La otra noche pude ver por fin el segundo largometraje de Carla Simón, recién llegado a las plataformas. No sé si la película me gustó más que su ópera prima, Verano de 1993, pero desde luego me hizo pensar bastante.
Alcarràs, título de la película de la joven catalana (y del pueblo ilerdense donde discurre la trama) premiada en el Festival de Berlín con el León de Oro, presenta con maestría el dilema familiar entre resistir con una agricultura poco fructífera o sembrar la tierra de renovables y de paneles fotovoltaicos y colmar la cuenta bancaria con euros en vez de llenar el remolque de melocotones y paraguayos.
En realidad, la directora barcelonesa no pone esta disyuntiva como tal en las manos del clan protagonista, sino que se lo da ya resuelto porque los melocotoneros no son suyos en propiedad, sino que los explotan en una suerte de usufructo gracias a una cesión de unos terratenientes comarcales.
A los payeses del largometraje (Quimet, el abuelo y compañía) solamente les toca gestionar las emociones que genera el saber que les arrancan su medio de vida. Su vida, en definitiva. De ahí esa tensión dentro del clan payés de la que se nutre (y que recoge con maestría Carla Simón, haciendo con ello buena literatura) la película.
A las lágrimas del abuelo (ojo, spoiler) al final del metraje cuando una excavadora arrasa con sus árboles frutales les puso palabras bellas, hace ya medio siglo, Joan Manuel Serrat:
Pare, digueu-me què li han fet al bosc que no hi ha arbres
A l'hivern no tindrem foc ni a l'estiu lloc on aturar-nos.
[Padre, dime qué le han hecho al bosque, que no hay árboles, en invierno no tendremos fuego ni en verano un lugar en el que detenernos].
Fue imposible, mientras veía el filme, abstraerme un minuto del dilema familiar que se les ha presentado a mi padre y a mis tíos.

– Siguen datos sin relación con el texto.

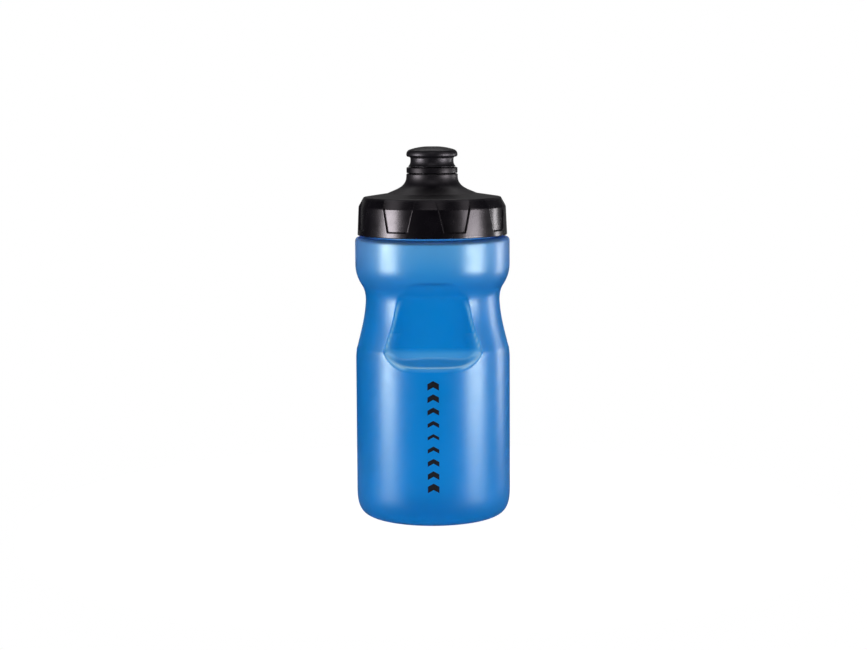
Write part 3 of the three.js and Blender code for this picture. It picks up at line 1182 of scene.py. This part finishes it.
@dataclass
class PushPullSpout:
    """The spout: a rigid sleeve with a flange, and the soft nozzle pressed over it."""

    sleeve: float = 9.5
    bore: float = 7.6
    flange: float = 12.25
    flange_z: float = 166.45
    flange_top: float = 169.2
    rim: float = 12.3
    rim_z: float = 175.5
    waist: float = 10.35
    top: float = 179.1
    hole: float = 2.9
    made: list[bpy.types.Object] = field(default_factory=list)

    def sleeve_outline(self) -> Outline:
        """The sleeve's section, with two beads about the groove for its ring."""
        pen = Pen(self.bore, 153.8)
        pen.line(10.0, 153.8).line(10.6, 154.4).line(10.6, 155.0).line(9.25, 155.0)
        pen.line(9.25, 156.9).line(10.6, 156.9).line(10.6, 157.9).line(self.sleeve, 157.9)
        pen.line(self.sleeve, self.flange_z, 3)
        pen.line(self.flange - 0.4, self.flange_z)
        pen.bend(self.flange, self.flange_z, self.flange, self.flange_z + 0.4, 4)
        pen.line(self.flange, self.flange_top - 0.4, 2)
        pen.bend(self.flange, self.flange_top, self.flange - 0.4, self.flange_top, 4)
        pen.line(8.6, self.flange_top, 2).line(8.6, 175.2).line(self.bore, 175.2)
        return pen.points

    def nozzle_outline(self) -> Outline:
        """The nozzle's section: a waist, a rolled rim and a low dome."""
        pen = Pen(8.9, 169.5)
        pen.line(11.2, 169.5).bend(11.45, 169.5, 11.4, 169.7, 3)
        pen.bend(self.waist, 170.7, self.waist, 172.3, 8)
        pen.line(self.waist, 173.2, 2)
        pen.bend(self.waist, 174.2, 11.4, 174.2, 6)
        pen.bend(self.rim + 0.05, 174.3, self.rim, self.rim_z, 8)
        pen.bend(self.rim - 0.1, 177.2, 10.5, 177.75, 8)
        pen.bend(7.4, 178.8, self.hole + 0.7, self.top, 8)
        pen.bend(self.hole, self.top, self.hole, self.top - 0.6, 5)
        pen.line(self.hole, 176.4, 2).line(8.9, 175.5)
        return pen.points

    def build(self) -> None:
        """Builds the sleeve and the nozzle."""
        sleeve = turned_object("spout_carrier", self.sleeve_outline(), 96, crease_deg=50)
        nozzle = turned_object("soft_nozzle", self.nozzle_outline(), 96, crease_deg=60)
        self.made = [sleeve, nozzle]

    def dress(self) -> None:
        """Gives the spout and its ring their finishes."""
        sleeve, nozzle = self.made
        matt = MouldedPolypropylene(
            "black_matt_polypropylene", smooth=0.38, rough=0.46, gloss=0.25, top_matt=0.0
        )
        dress(sleeve, matt.material())
        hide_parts("spout_sleeve")
        dress(nozzle, SoftElastomer().material())
        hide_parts("spout_nozzle")
        for piece in self.made:
            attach(piece, Body.SPOUT.value)
        dress(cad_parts["spout_o_ring"], Silicone().material())


# ---------------------------------------------------------------- studio


@dataclass(frozen=True)
class StripLight:
    """A tall soft box, placed by its bearing from the front and aimed at the bottle."""

    name: str
    bearing_deg: float
    distance: float
    centre_z: float
    width: float
    height: float
    power: float
    overhead: bool = False

    def build(self) -> None:
        """Hangs the light."""
        lamp = bpy.data.lights.new(self.name, "AREA")
        lamp.shape = "RECTANGLE"
        lamp.size, lamp.size_y = self.width, self.height
        lamp.energy = self.power
        holder = bpy.data.objects.new(self.name, lamp)
        bearing = math.radians(self.bearing_deg)
        holder.location = (
            self.distance * math.sin(bearing),
            -self.distance * math.cos(bearing),
            self.centre_z,
        )
        aim = Vector((0, 0, self.centre_z)) - holder.location
        if self.overhead:
            aim = Vector((0, 0, 0.11)) - holder.location
        holder.rotation_euler = aim.to_track_quat("-Z", "Y").to_euler()
        holder.visible_camera = holder.visible_transmission = False
        bpy.context.scene.collection.objects.link(holder)


@dataclass
class Studio:
    """A plain pale floor, a white surround, soft boxes and the camera."""

    eye: tuple[float, float, float] = (0.00033, -0.950, 0.198)
    target: tuple[float, float, float] = (0.00033, 0.0, 0.093)
    roll_deg: float = -0.31
    lens: float = 82.0
    surround: float = 0.012
    table_radius: float = 0.20
    strips: tuple[StripLight, ...] = (
        StripLight("left_strip", -67.5, 0.62, 0.09, 0.25, 0.24, 4.4),
        StripLight("left_upper", -67.5, 0.62, 0.46, 0.25, 0.50, 0.5),
        StripLight("right_strip", 64.0, 0.62, 0.055, 0.29, 0.17, 4.0),
        StripLight("right_upper", 63.5, 0.62, 0.46, 0.30, 0.50, 0.6),
        StripLight("rim_strip", 116.0, 0.62, 0.075, 0.08, 0.23, 0.85),
        StripLight("top_box", 0.0, 1.0, 1.05, 0.7, 0.5, 1.6, True),
        StripLight("crown_box", 180.0, 0.35, 0.80, 0.6, 0.5, 1.2, True),
        StripLight("back_card", 180.0, 0.9, 0.45, 1.2, 0.8, 0.4),
    )

    def camera(self) -> None:
        """Sets up the camera."""
        data = bpy.data.cameras.new("camera")
        data.lens, data.sensor_width = self.lens, 36.0
        holder = bpy.data.objects.new("camera", data)
        holder.location = self.eye
        aim = Vector(self.target) - Vector(self.eye)
        turned = aim.to_track_quat("-Z", "Y") @ Quaternion((0, 0, 1), math.radians(self.roll_deg))
        holder.rotation_euler = turned.to_euler()
        bpy.context.scene.collection.objects.link(holder)
        bpy.context.scene.camera = holder

    def world(self) -> None:
        """Makes a surround that is white behind the bottle and dimmer in reflections."""
        world = bpy.data.worlds.new("surround")
        world.use_nodes = True
        bpy.context.scene.world = world
        strength = seen_directly(world.node_tree, self.surround, 1.0)
        backdrop = world.node_tree.nodes["Background"]
        backdrop.inputs["Color"].default_value = (1, 1, 1, 1)
        world.node_tree.links.new(strength, backdrop.inputs["Strength"])

    def floor(self) -> None:
        """Lays the floor under the bottle."""
        r = self.table_radius / MM
        pen = Pen(0, 0).line(r - 2, 0, 4).bend(r, 0, r, -2, 4).line(r, -6)
        floor = turned_object("floor", pen.points, 96, closed=False)
        dress(floor, PaleFloor().material())

    def build(self) -> None:
        """Builds the whole studio."""
        bpy.context.scene.view_settings.view_transform = "Standard"
        self.camera()
        self.world()
        self.floor()
        for strip in self.strips:
            strip.build()


# ---------------------------------------------------------------- the whole bottle


def main() -> None:
    """Builds the studio and the bottle."""
    logging.basicConfig(level=logging.INFO, format="%(name)s: %(message)s")
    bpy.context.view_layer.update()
    Studio().build()
    for part in (BottleBody(), ChevronPrint(), ScrewLid(), PushPullSpout()):
        part.build()
        part.dress()
        for piece in part.made:
            LOG.info("%s has %d faces", piece.name, len(piece.data.polygons))


if __name__ == "__main__":
    main()
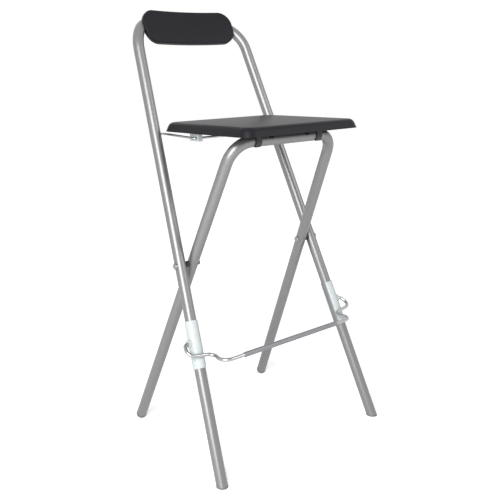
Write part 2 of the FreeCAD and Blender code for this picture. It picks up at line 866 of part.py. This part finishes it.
def build():
    """All pieces by node name."""
    right_pieces = {
        "pivot_rivet": pivot_rivet(),
        "pivot_spacer": pivot_spacer(),
        "footrest_sleeve": footrest_sleeve(),
        "front_foot": front_foot(),
        "rear_foot": rear_foot(),
        "seat_hinge_clip": seat_hinge_clip(),
        "wire_clip": wire_clip(),
    }
    pieces = {
        "back_frame_tube": back_frame_tube(),
        "backrest_panel": backrest_panel(),
        "backrest_rear_cover": backrest_rear_cover(),
        "backrest_screws": Part.makeCompound(back_screw_set(0)),
        "rear_leg_frame_tube": rear_leg_frame_tube(),
        "crossbar_bumpers": both_sides(crossbar_bumper()),
        "crossbar_bumper_rivets": both_sides(bumper_rivet()),
        "seat_panel": seat_panel(),
        "seat_hinge_screws": both_sides(hinge_screw(0)),
        "wire_clip_screws": both_sides(wire_clip_screw(0)),
        "seat_link_wire": seat_link_wire(),
        "footrest_rod": rod(footrest_path(), footrest_rod_radius),
        "footrest_tube": footrest_tube(),
    }
    for name, shape in right_pieces.items():
        pieces[name + "_right"] = shape
        pieces[name + "_left"] = mirrored(shape)
    return pieces


pieces = build()
whole = Part.makeCompound(list(pieces.values())).optimalBoundingBox(False, False)

# The origin goes under the middle of the stool's depth
depth_shift = -(whole.YMin + whole.YMax) / 2

os.makedirs("parts", exist_ok=True)
for name, shape in pieces.items():
    placed = shape.translated(Vector(0, depth_shift, 0))
    placed.exportStep("parts/" + name + ".step")
    print(name, len(placed.Solids), "solid(s)", round(placed.Volume), "mm3", placed.isValid())
print("size", round(whole.XLength, 1), round(whole.YLength, 1), round(whole.ZLength, 1))
print("depth shift", round(depth_shift, 3))
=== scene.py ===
"""Folding bar stool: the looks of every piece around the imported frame, with light and camera."""

import math

import bpy
from mathutils import Matrix, Vector


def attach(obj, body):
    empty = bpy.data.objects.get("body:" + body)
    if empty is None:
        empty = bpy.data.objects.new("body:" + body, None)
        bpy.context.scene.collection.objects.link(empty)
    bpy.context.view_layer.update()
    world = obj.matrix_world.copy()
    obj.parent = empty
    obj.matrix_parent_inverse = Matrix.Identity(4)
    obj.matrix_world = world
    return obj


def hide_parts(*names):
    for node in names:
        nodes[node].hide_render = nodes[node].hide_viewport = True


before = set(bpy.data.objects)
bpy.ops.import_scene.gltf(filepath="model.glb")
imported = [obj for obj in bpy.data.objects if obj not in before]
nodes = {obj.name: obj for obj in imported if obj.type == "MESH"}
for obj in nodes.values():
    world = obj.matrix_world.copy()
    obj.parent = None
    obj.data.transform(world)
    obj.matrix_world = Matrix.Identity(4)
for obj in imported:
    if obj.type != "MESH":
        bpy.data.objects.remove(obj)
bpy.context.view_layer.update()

# Camera
# The photograph was taken a little above seat height, from the stool's front left corner.
# The place and turn were fitted to the legs, seat and backrest, with the picture centred.
# The fit was made before the part's depth was centred, which the shift makes up for.
cad_depth_shift = -49.078
camera_place_mm = (-1023.1, -1232.0 + cad_depth_shift, 845.7)
camera_azimuth = math.radians(-39.472)
camera_elevation = math.radians(14.174)
camera_roll = math.radians(-1.422)
focal_length_px = 705.80
picture_size_px = 500
sensor_width_mm = 36.0
view_end_m = 50

back = Vector((
    math.sin(camera_azimuth) * math.cos(camera_elevation),
    -math.cos(camera_azimuth) * math.cos(camera_elevation),
    math.sin(camera_elevation),
))
level_right = Vector((math.cos(camera_azimuth), math.sin(camera_azimuth), 0))
level_up = back.cross(level_right)
right = level_right * math.cos(camera_roll) + level_up * math.sin(camera_roll)
up = level_up * math.cos(camera_roll) - level_right * math.sin(camera_roll)
camera_data = bpy.data.cameras.new("camera")
camera_data.sensor_width = sensor_width_mm
camera_data.lens = focal_length_px / picture_size_px * sensor_width_mm
camera_data.clip_end = view_end_m
camera = bpy.data.objects.new("camera", camera_data)
bpy.context.scene.collection.objects.link(camera)
camera.matrix_world = Matrix((
    (right.x, up.x, back.x, camera_place_mm[0] / 1000),
    (right.y, up.y, back.y, camera_place_mm[1] / 1000),
    (right.z, up.z, back.z, camera_place_mm[2] / 1000),
    (0, 0, 0, 1),
))
bpy.context.scene.camera = camera


# Outer and inner frame tubes
# Both frames are bent from 25 mm steel tube and sprayed with silver-grey powder paint.
# The aluminium flake gives a satin sheen, a fine mottle under 1 mm and a shallow orange peel.
def linear(hex_colour):
    """Linear red, green, blue and full alpha of an sRGB hex value."""
    channels = [int(hex_colour[i:i + 2], 16) / 255 for i in (1, 3, 5)]
    return tuple(c / 12.92 if c <= 0.04045 else ((c + 0.055) / 1.055) ** 2.4 for c in channels) + (1.0,)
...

Mucho más al sur de Alcarràs, en La Vega de Granada, concretamente en Daimuz Bajo (cortijada vecina a la de la familia de García Lorca: Daimuz Alto), una inversora extranjera viene con un volquete de billetes dispuesta a arramblar con los olivos centenarios y sembrar nuestra tierra de paneles fotovoltaicos.
Hace apenas dos semanas, cuando estuve de visita en el campo donde vivimos los felices veranos de nuestra infancia, supe de esta cuestión. Evidentemente, por ser nieto, yo ahí no tengo voz ni voto. Pero de tenerlo, mi garganta pronunciaría un rotundo "¡no!" y mi voto sería una peineta para los de las renovables.
Quizá sea fácil pronunciarse rotundamente desde una posición cómoda como es la mía, meramente teórica y sin responsabilidad. No lo sé, probablemente todo sea mucho más complejo: los intereses, las presiones, las herencias, la sostenibilidad…
Pero pobre alma de aquella que, por muy acuciante necesidad de liquidez que tenga, no se retuerza en la cama, dolida y contradictoria, como el tronco de un olivo. Puedes acabar vendiendo, cediendo por las causas que sean. Mas si antes no has pasado un calvario para tomar esta dolorosa decisión, plantéate si tus valores y tu moral no fueron vendidos previamente al inhumano capitalismo.
Plantear este asunto de vender o no vender desde una visión cortoplacista es un error imperdonable, un enfoque tremendamente egoísta.
Piensa en el abuelo (por cierto, la muerte del patriarca de los terratenientes también es el punto de partida de Alcarràs) y en qué posición adoptaría. Otea el horizonte del olivar y plantéate lo que le dejas a tus hijos, a tus nietos. ¿Un país sembrado de acero, una naturaleza muerta en manos de sociedades capitalistas radicadas en Suiza o en Andorra?
Ya lo cantó tu paisano Carlos Cano. Escúchalo:
¿A dónde va la luna por los trigales?
A pedir que no arranquen más olivares
Que me dan alegrías y me quitan hambre
Y en diciembre me alivian las penas, madre.
En fin. En Alcarràs, Lérida. En Daimuz, Granada. Y seguro que en miles de sembrados del campo español. El mismo problema. Otra vez la letra de Pare, de Serrat:
Ja són aquí
Monstres de carn
Amb cucs de ferro
Pare.
[Ya están aquí, monstruos de carne, con gusanos de acero, padre].